Write out the listing beneath this instruction in its entirety, exactly as it reads.

--- DATASET RECORDS ---

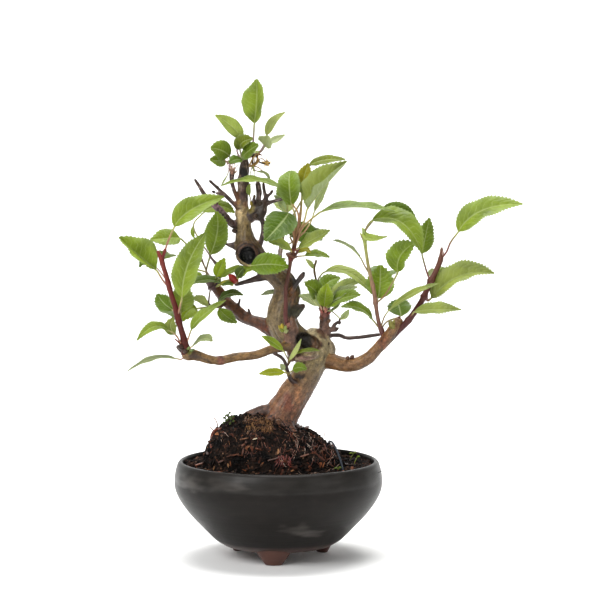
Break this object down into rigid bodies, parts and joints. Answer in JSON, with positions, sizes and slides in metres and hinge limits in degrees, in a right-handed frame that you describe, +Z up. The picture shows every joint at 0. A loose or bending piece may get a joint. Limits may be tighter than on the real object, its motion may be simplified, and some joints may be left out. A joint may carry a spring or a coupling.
{
  "type": "apple bonsai",
  "caption": "Small old apple tree grown as a bonsai: a leaning hollow trunk on a mound of soil, leafy shoots on its branches, in a round dark stoneware pot on feet.",
  "frame": {"origin": "on the ground, under the middle of the whole plant's box; the pot's axis is 30.3 mm to its left", "axes": "+Z up, from the feet to the top leaf; the front of the tree looks along -Y, and +X is to the right as it is seen from the front"},
  "size_m": [0.2876, 0.1556, 0.3459],
  "materials": {
    "stoneware": "satin",
    "mesh_plastic": "matte",
    "soil": "matte",
    "wire": "satin",
    "bark": "matte",
    "leaf": "matte"
  },
  "bodies": {
    "root": {"pot": "stoneware", "drain_screen": "mesh_plastic", "soil": "soil", "tie_wire": "wire", "tree": "bark", "shoot_front": "leaf", "shoot_right_inner": "leaf", "shoot_right_end": "leaf", "shoot_left_end": "leaf", "spur_left_upper": "leaf", "spur_left_under": "leaf", "bud_spur": "leaf", "leaf_trunk_left": "leaf", "spur_middle": "leaf", "spur_apex": "leaf", "sprouts_low": "leaf", "sprouts_twig": "leaf", "shoot_back": "leaf"}
  },
  "joints": []
}
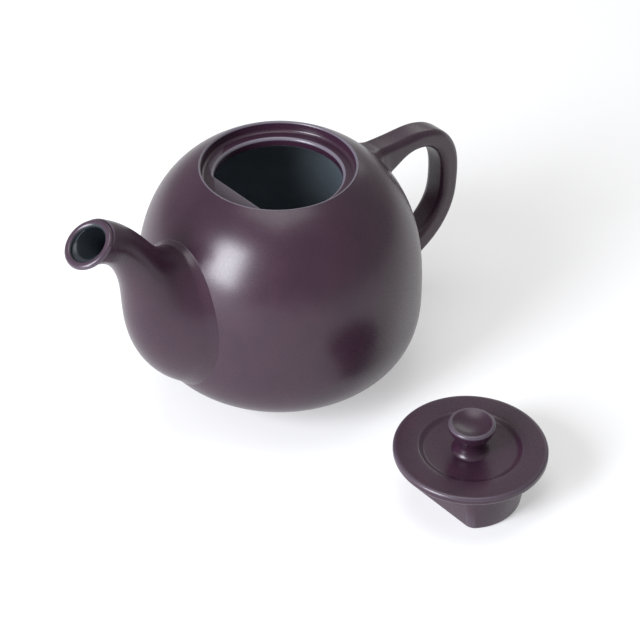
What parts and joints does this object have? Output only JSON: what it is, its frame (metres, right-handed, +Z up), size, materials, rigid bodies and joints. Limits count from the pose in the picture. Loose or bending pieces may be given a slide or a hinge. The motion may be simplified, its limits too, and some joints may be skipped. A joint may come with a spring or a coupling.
{
  "type": "teapot",
  "caption": "Round clay teapot with a bulbous curved spout, strap side handle, recessed gallery and a lift-off knobbed lid with a deep keyed collar.",
  "frame": {"origin": "centre of the foot on the table, under the pot's own axis", "axes": "+Z up along the pot's axis, spout along -X, handle along +X, lid set down along -Y"},
  "size_m": [0.211, 0.2101, 0.123],
  "materials": {
    "glazed_clay": "satin",
    "bare_clay": "matt"
  },
  "bodies": {
    "pot": {"body_shell": "glazed_clay", "gallery_ledge": "glazed_clay", "base_disc": "glazed_clay", "foot_ring": "bare_clay", "spout": "glazed_clay", "handle": "glazed_clay"},
    "lid": {"lid_disc": "glazed_clay", "lid_collar": "glazed_clay", "lid_knob": "glazed_clay"}
  },
  "joints": [
    {"name": "lid_carry", "type": "slide", "parent": "pot", "child": "lid", "axis": [-0.0177, 0.3587, 0.9333], "range_m": [0, 0.32144]}
  ]
}
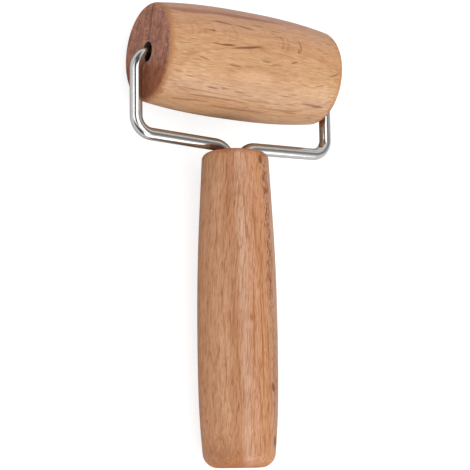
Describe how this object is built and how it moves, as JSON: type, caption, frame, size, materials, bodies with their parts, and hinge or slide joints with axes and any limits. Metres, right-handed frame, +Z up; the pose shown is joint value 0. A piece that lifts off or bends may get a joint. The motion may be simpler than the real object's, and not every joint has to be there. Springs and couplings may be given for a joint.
{
  "type": "rolling pin",
  "caption": "Handheld pastry and pizza dough roller: a crowned beech roller turns freely on a bent stainless wire frame set in a turned beech handle.",
  "frame": {"origin": "on the table, under the middle of the footprint, with the tool lying on its roller and on the belly of its handle", "axes": "+X along the roller's axis, +Y from the handle towards the roller, +Z up from the table"},
  "size_m": [0.1042, 0.2022, 0.0484],
  "materials": {
    "roller_beech": "sanded and lightly oiled, satin, with short dark flecks along the grain and darker end grain",
    "handle_beech": "sanded and lightly oiled, satin, with the grain along the handle",
    "wire_steel": "polished stainless wire, bright and smooth",
    "resin": "cured resin adhesive, amber and slightly glossy"
  },
  "bodies": {
    "handle_and_frame": {"handle": "handle_beech", "wire_frame": "wire_steel", "socket_resin": "resin"},
    "roller": {"roller": "roller_beech"}
  },
  "joints": [
    {"name": "roller_spin", "type": "hinge", "parent": "handle_and_frame", "child": "roller", "pos_m": [0, 0.07691, 0.02422], "axis": [1, 0, 0], "continuous": true}
  ]
}
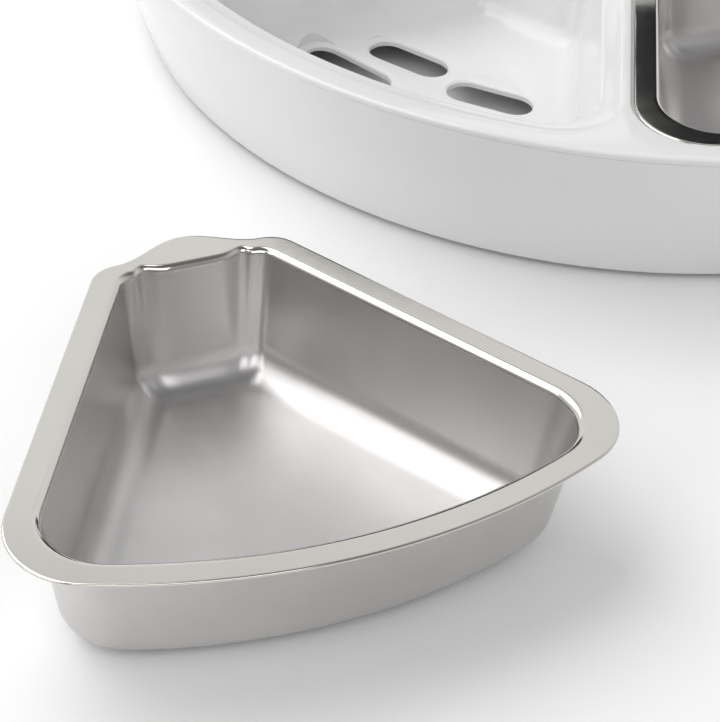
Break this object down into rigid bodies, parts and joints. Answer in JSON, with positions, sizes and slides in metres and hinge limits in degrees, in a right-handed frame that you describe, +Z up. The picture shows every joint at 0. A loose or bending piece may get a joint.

---

## TASK SOLUTION
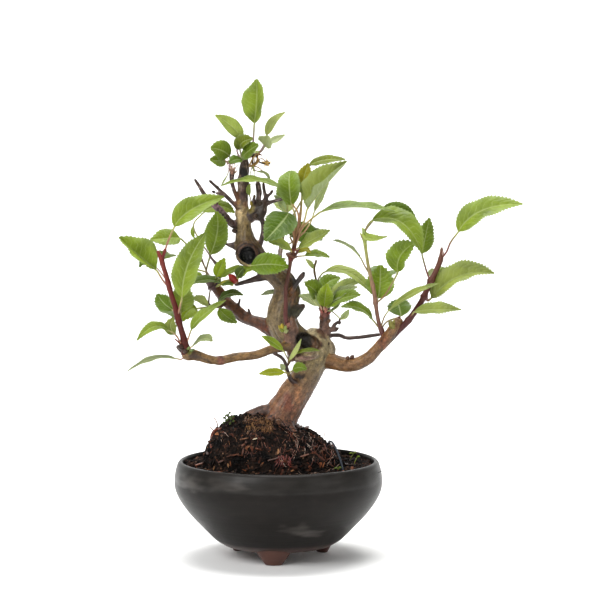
Break this object down into rigid bodies, parts and joints. Answer in JSON, with positions, sizes and slides in metres and hinge limits in degrees, in a right-handed frame that you describe, +Z up. The picture shows every joint at 0. A loose or bending piece may get a joint. Limits may be tighter than on the real object, its motion may be simplified, and some joints may be left out. A joint may carry a spring or a coupling.
{
  "type": "apple bonsai",
  "caption": "Small old apple tree grown as a bonsai: a leaning hollow trunk on a mound of soil, leafy shoots on its branches, in a round dark stoneware pot on feet.",
  "frame": {"origin": "on the ground, under the middle of the whole plant's box; the pot's axis is 30.3 mm to its left", "axes": "+Z up, from the feet to the top leaf; the front of the tree looks along -Y, and +X is to the right as it is seen from the front"},
  "size_m": [0.2876, 0.1556, 0.3459],
  "materials": {
    "stoneware": "satin",
    "mesh_plastic": "matte",
    "soil": "matte",
    "wire": "satin",
    "bark": "matte",
    "leaf": "matte"
  },
  "bodies": {
    "root": {"pot": "stoneware", "drain_screen": "mesh_plastic", "soil": "soil", "tie_wire": "wire", "tree": "bark", "shoot_front": "leaf", "shoot_right_inner": "leaf", "shoot_right_end": "leaf", "shoot_left_end": "leaf", "spur_left_upper": "leaf", "spur_left_under": "leaf", "bud_spur": "leaf", "leaf_trunk_left": "leaf", "spur_middle": "leaf", "spur_apex": "leaf", "sprouts_low": "leaf", "sprouts_twig": "leaf", "shoot_back": "leaf"}
  },
  "joints": []
}
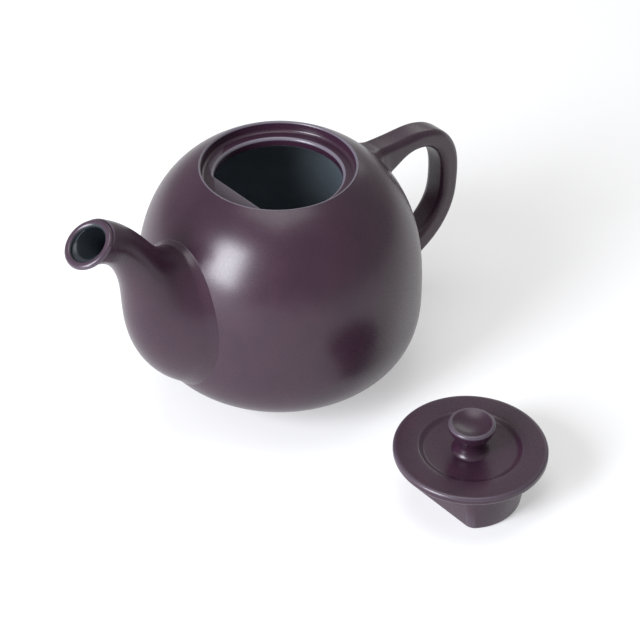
What parts and joints does this object have? Output only JSON: what it is, its frame (metres, right-handed, +Z up), size, materials, rigid bodies and joints. Limits count from the pose in the picture. Loose or bending pieces may be given a slide or a hinge. The motion may be simplified, its limits too, and some joints may be skipped. A joint may come with a spring or a coupling.
{
  "type": "teapot",
  "caption": "Round clay teapot with a bulbous curved spout, strap side handle, recessed gallery and a lift-off knobbed lid with a deep keyed collar.",
  "frame": {"origin": "centre of the foot on the table, under the pot's own axis", "axes": "+Z up along the pot's axis, spout along -X, handle along +X, lid set down along -Y"},
  "size_m": [0.211, 0.2101, 0.123],
  "materials": {
    "glazed_clay": "satin",
    "bare_clay": "matt"
  },
  "bodies": {
    "pot": {"body_shell": "glazed_clay", "gallery_ledge": "glazed_clay", "base_disc": "glazed_clay", "foot_ring": "bare_clay", "spout": "glazed_clay", "handle": "glazed_clay"},
    "lid": {"lid_disc": "glazed_clay", "lid_collar": "glazed_clay", "lid_knob": "glazed_clay"}
  },
  "joints": [
    {"name": "lid_carry", "type": "slide", "parent": "pot", "child": "lid", "axis": [-0.0177, 0.3587, 0.9333], "range_m": [0, 0.32144]}
  ]
}
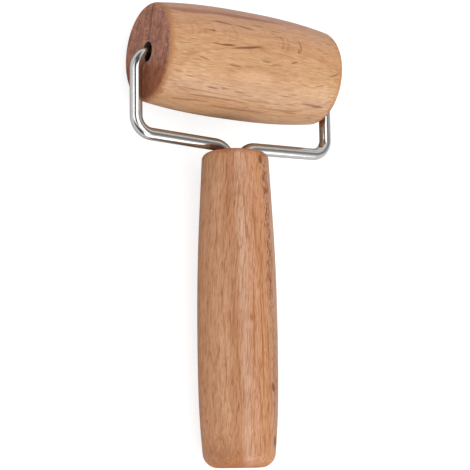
Describe how this object is built and how it moves, as JSON: type, caption, frame, size, materials, bodies with their parts, and hinge or slide joints with axes and any limits. Metres, right-handed frame, +Z up; the pose shown is joint value 0. A piece that lifts off or bends may get a joint. The motion may be simpler than the real object's, and not every joint has to be there. Springs and couplings may be given for a joint.
{
  "type": "rolling pin",
  "caption": "Handheld pastry and pizza dough roller: a crowned beech roller turns freely on a bent stainless wire frame set in a turned beech handle.",
  "frame": {"origin": "on the table, under the middle of the footprint, with the tool lying on its roller and on the belly of its handle", "axes": "+X along the roller's axis, +Y from the handle towards the roller, +Z up from the table"},
  "size_m": [0.1042, 0.2022, 0.0484],
  "materials": {
    "roller_beech": "sanded and lightly oiled, satin, with short dark flecks along the grain and darker end grain",
    "handle_beech": "sanded and lightly oiled, satin, with the grain along the handle",
    "wire_steel": "polished stainless wire, bright and smooth",
    "resin": "cured resin adhesive, amber and slightly glossy"
  },
  "bodies": {
    "handle_and_frame": {"handle": "handle_beech", "wire_frame": "wire_steel", "socket_resin": "resin"},
    "roller": {"roller": "roller_beech"}
  },
  "joints": [
    {"name": "roller_spin", "type": "hinge", "parent": "handle_and_frame", "child": "roller", "pos_m": [0, 0.07691, 0.02422], "axis": [1, 0, 0], "continuous": true}
  ]
}
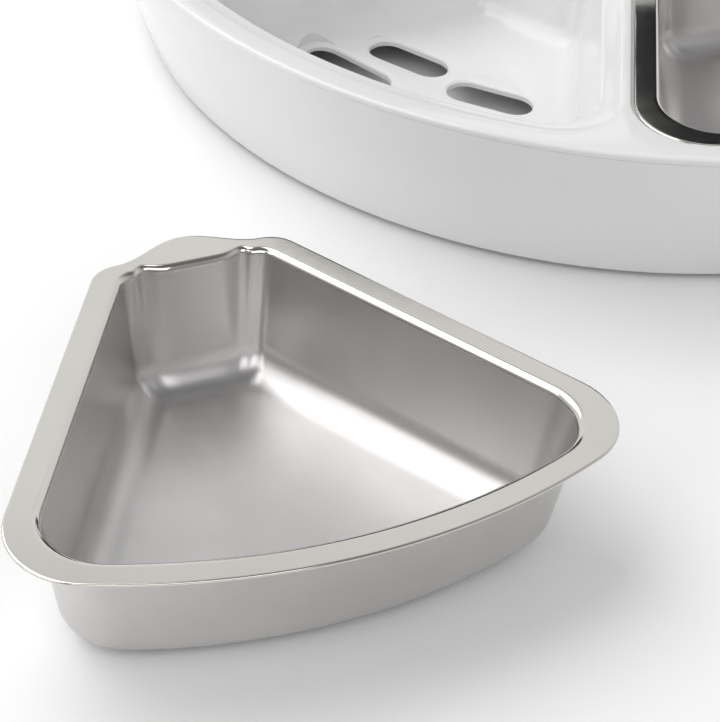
Break this object down into rigid bodies, parts and joints. Answer in JSON, with positions, sizes and slides in metres and hinge limits in degrees, in a right-handed frame that you describe, +Z up. The picture shows every joint at 0. A loose or bending piece may get a joint.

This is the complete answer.